Execution: Robot attempts to grasp cup → fails (cup is too slippery)

LLM Replanning:
"Cup is slippery. Alternative plan:
1. Get paper towel
2. Dry cup
3. Pick up cup with better grip"
``

Evaluation

- Success Rate: What percentage of plans achieve the goal?
- Efficiency: How many actions does the plan require?
- Robustness: Does the plan handle unexpected situations?
- Generalization: Does the planner work on novel tasks?

LLMs vs.

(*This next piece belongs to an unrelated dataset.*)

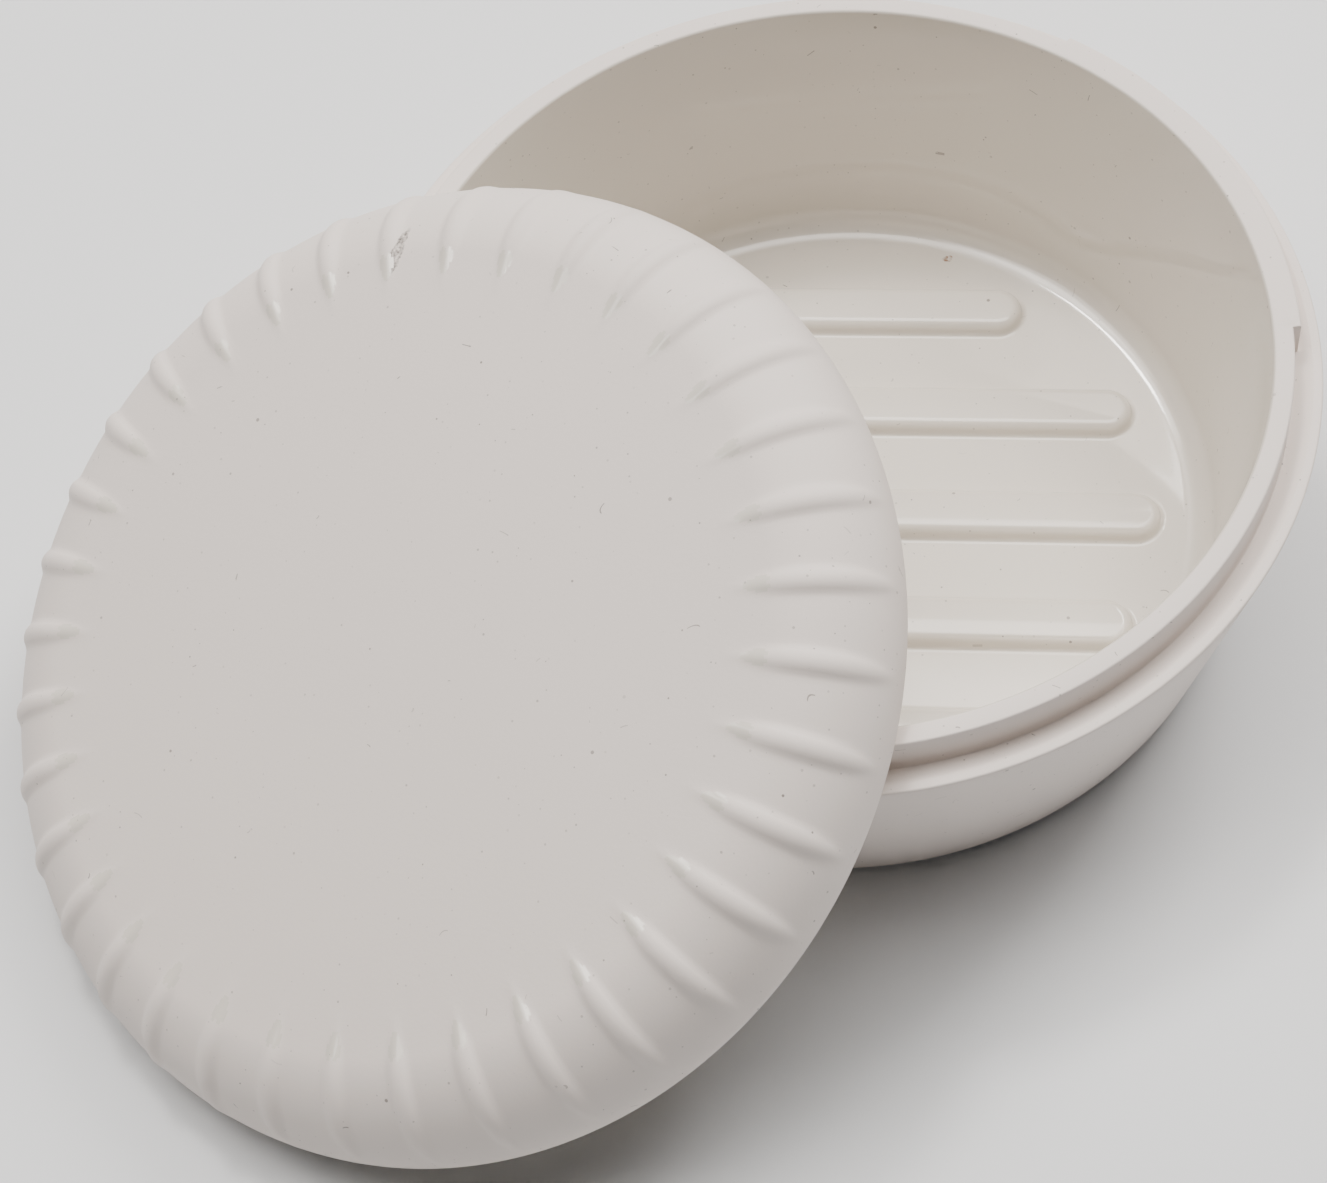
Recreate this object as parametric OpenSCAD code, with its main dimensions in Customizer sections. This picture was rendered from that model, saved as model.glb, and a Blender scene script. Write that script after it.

Classical Planning

- Classical Planning:
- Pros: Guarantees correctness, handles complex constraints, optimal solutions.
- Cons: Requires formal specifications, limited to predefined action spaces.

- LLM Planning:
- Pros: Natural language interface, common sense, flexible, handles novel tasks.
- Cons: No correctness guarantees, may generate infeasible plans.

- Best Practice: Combine both — LLM for high-level reasoning, classical planner for correctness.

Benefits

- Natural Language Interface: Users specify goals in plain language.
- Common Sense: LLMs bring real-world knowledge to planning.
- Flexibility: Adapts to new tasks without reprogramming.
- Rapid Prototyping: Quickly generate plans for testing.

Limitations

- No Guarantees: Plans may be incorrect or infeasible.
- Grounding Gap: High-level plans need translation to low-level actions.
- Context Limits: LLMs have limited context — may not track complex state.

Planning with LLMs is an emerging and promising approach — it makes AI planning more accessible and flexible by leveraging natural language understanding and common sense, though it requires careful integration with verification and execution systems to ensure reliability.